Jan Skácel aborde la réalité avec la franchise d'un homme sincère et l'innocence d'un enfant qui apprend à vivre et découvre le monde. Il a sa propre conception de la beauté :

« La vérité est beauté. La beauté doit être vraie et la vérité doit être belle si elle doit avoir un sens. Mais la vérité est une chose très compliquée. Je n'aime pas les gens persuadés d’avoir raison et qui cherchent à imposer leur vérité. Je pense que personne n'a raison et que la vérité ne doit appartenir à personne. Mais notre devoir est pourtant de chercher la vérité pendant toute notre vie. La vérité est quelque chose qui est en perpétuel mouvement, en perpétuelle évolution. Combien de mauvais actes ont été commis par des gens persuadés de connaître la vérité. »
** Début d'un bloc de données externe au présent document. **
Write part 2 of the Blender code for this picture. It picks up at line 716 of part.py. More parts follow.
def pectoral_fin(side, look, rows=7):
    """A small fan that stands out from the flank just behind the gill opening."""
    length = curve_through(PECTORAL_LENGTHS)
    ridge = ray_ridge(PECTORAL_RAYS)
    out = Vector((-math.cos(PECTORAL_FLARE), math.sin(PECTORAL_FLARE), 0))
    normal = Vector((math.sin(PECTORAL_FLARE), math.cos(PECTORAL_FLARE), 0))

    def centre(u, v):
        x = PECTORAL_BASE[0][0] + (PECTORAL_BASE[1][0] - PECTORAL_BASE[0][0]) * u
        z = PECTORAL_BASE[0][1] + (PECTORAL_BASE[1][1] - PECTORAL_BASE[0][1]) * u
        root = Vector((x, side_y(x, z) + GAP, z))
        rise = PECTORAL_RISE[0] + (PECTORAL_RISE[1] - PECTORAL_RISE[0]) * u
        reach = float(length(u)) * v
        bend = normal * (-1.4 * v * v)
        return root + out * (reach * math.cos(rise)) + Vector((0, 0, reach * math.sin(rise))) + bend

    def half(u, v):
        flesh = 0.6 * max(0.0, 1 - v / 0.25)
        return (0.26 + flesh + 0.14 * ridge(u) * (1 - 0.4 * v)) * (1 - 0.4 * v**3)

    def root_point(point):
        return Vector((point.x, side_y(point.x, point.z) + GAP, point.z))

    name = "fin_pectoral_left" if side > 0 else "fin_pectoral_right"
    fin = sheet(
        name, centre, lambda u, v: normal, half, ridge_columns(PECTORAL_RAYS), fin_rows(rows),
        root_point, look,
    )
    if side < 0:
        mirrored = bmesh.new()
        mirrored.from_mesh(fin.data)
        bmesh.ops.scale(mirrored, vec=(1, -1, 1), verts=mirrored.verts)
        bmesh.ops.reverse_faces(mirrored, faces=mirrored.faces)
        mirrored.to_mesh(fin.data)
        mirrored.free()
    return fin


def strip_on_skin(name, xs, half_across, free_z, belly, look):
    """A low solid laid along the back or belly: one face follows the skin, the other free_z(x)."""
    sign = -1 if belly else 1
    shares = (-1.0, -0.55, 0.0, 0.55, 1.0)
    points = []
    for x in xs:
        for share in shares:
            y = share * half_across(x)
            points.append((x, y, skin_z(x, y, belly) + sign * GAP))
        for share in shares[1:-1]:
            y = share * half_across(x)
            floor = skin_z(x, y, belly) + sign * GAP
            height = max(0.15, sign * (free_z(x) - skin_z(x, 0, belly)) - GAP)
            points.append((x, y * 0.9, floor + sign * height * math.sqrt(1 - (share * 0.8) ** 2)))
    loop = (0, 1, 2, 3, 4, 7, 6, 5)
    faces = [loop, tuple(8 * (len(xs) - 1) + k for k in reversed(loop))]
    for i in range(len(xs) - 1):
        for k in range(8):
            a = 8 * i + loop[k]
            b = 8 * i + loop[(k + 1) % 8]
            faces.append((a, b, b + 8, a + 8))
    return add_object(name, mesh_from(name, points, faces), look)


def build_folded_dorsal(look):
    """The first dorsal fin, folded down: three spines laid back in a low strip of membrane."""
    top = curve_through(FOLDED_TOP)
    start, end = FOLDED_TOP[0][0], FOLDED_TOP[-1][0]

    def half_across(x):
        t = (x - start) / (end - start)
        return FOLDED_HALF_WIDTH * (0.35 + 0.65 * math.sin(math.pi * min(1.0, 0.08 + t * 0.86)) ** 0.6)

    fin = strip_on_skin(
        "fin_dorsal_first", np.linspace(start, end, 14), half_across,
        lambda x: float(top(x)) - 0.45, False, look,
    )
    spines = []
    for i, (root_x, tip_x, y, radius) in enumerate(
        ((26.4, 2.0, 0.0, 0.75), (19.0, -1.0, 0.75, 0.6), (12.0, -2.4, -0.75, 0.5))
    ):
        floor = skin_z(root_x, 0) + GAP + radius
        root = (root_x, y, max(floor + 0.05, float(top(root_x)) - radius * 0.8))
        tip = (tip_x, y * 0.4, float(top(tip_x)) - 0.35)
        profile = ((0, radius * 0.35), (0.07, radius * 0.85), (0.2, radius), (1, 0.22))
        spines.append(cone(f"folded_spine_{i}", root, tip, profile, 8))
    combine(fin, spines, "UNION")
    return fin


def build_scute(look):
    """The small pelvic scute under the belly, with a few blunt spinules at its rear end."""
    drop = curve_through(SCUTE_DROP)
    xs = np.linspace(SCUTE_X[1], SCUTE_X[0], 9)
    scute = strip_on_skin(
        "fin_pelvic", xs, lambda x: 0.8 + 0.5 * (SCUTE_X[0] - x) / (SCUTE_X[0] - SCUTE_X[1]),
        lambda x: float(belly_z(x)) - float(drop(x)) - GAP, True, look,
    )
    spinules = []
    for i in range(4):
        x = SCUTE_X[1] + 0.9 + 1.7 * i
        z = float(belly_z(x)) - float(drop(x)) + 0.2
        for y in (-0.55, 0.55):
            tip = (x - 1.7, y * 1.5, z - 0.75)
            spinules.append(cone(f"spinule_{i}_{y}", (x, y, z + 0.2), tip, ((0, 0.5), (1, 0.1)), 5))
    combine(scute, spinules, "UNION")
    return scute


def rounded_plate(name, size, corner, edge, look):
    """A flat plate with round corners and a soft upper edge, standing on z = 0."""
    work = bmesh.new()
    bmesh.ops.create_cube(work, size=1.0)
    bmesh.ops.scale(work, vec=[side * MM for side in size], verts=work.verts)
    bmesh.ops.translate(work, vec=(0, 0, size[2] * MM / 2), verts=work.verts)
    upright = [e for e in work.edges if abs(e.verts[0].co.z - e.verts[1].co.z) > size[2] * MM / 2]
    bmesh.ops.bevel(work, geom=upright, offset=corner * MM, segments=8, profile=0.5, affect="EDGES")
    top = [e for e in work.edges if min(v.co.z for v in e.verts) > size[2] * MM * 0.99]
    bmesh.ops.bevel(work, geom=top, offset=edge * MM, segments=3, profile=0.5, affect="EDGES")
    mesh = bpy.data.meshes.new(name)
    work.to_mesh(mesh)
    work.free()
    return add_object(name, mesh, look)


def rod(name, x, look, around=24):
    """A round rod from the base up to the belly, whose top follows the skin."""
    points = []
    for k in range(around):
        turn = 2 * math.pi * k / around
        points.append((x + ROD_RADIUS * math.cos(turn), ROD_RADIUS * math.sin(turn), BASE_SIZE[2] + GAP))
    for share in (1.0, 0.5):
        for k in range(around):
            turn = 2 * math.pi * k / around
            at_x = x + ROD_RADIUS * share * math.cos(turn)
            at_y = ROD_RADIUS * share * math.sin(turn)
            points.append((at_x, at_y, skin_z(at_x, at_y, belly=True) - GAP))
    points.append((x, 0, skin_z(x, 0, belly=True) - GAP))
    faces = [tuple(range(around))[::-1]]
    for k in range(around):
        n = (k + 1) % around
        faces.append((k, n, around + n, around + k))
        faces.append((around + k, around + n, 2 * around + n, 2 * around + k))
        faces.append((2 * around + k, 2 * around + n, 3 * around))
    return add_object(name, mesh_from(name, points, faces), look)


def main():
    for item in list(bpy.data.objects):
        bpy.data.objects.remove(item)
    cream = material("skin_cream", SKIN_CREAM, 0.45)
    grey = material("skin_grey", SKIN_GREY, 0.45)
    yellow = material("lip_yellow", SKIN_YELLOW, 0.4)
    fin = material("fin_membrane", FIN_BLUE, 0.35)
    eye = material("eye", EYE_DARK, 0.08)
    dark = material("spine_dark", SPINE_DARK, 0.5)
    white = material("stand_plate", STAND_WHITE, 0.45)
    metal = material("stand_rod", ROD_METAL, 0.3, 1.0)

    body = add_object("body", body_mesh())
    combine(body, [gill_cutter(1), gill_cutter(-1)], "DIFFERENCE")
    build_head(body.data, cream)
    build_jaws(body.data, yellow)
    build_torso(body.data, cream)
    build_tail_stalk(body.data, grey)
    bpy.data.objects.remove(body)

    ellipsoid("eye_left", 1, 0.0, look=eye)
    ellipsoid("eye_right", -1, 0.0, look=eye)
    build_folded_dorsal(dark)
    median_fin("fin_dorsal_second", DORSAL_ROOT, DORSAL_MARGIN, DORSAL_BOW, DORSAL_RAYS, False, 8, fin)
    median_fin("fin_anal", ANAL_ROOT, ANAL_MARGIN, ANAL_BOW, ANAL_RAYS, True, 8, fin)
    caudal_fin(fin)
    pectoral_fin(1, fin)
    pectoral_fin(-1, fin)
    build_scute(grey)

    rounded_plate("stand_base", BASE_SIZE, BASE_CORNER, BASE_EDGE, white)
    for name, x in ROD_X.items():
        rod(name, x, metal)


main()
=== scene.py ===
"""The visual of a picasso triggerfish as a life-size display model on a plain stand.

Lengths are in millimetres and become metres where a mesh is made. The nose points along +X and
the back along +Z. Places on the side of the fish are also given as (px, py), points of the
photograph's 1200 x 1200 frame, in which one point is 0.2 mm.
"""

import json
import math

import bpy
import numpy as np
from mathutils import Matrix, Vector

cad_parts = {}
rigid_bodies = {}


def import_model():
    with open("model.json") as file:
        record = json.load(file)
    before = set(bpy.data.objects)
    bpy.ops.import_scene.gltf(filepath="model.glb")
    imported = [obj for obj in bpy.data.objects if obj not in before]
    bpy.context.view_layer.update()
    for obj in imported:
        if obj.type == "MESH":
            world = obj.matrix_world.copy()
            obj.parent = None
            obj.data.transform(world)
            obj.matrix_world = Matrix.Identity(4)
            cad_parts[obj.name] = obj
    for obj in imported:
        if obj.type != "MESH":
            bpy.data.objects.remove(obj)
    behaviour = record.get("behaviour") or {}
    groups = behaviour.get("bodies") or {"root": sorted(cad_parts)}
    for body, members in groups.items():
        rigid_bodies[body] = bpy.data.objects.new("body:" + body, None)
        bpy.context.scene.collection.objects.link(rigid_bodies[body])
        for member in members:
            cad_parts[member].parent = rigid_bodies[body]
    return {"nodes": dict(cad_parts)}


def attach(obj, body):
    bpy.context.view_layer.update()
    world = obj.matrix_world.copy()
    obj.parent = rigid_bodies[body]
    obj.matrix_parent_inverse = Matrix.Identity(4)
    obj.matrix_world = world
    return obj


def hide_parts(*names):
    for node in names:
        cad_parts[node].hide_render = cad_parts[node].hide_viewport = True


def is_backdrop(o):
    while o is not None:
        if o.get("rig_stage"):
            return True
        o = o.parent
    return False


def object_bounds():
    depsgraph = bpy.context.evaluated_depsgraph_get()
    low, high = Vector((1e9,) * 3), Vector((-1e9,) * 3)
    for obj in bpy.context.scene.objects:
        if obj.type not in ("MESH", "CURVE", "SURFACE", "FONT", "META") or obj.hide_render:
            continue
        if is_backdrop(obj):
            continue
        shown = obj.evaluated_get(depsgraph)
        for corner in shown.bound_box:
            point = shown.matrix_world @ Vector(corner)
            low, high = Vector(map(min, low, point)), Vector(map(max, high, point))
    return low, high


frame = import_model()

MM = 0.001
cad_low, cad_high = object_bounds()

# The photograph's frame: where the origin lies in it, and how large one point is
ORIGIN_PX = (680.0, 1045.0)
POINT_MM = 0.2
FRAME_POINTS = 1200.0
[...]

Jan Skácel réussit à nommer de façon condensée des choses compliquées sans avoir recours au pathos, aux cris hystériques, ni à des formes baroques. Et il maîtrise le raccourci :

« Quand je perdrai ma voix /non seulement par ma faute/et que tu seras la seule à m’entendre/alors je te dirai/ce que ne dit que le muet/et celui que le silence/avait prévenu. »



Sa poésie est sans emphase, remplie de sincérité et de pureté.

Il cherche toujours la signification profonde et chasse de sa poésie tout ce qui est superflu, tout ce qui n’est pas tout à fait nécessaire.

Mais malgré sa sobriété et sa simplicité, sa poésie n’est pas ascétique ! Elle ne manque pas de tendresse et de délicatesse.



Dans sa poésie, on trouve les images de la vie de tous les jours et la dimension morale de l’existence.

Il est aussi attentif à la nature elle-même, cette nature qu’il aime avec passion, et qui souffre tellement de l’égoïsme et de l’indifférence des hommes.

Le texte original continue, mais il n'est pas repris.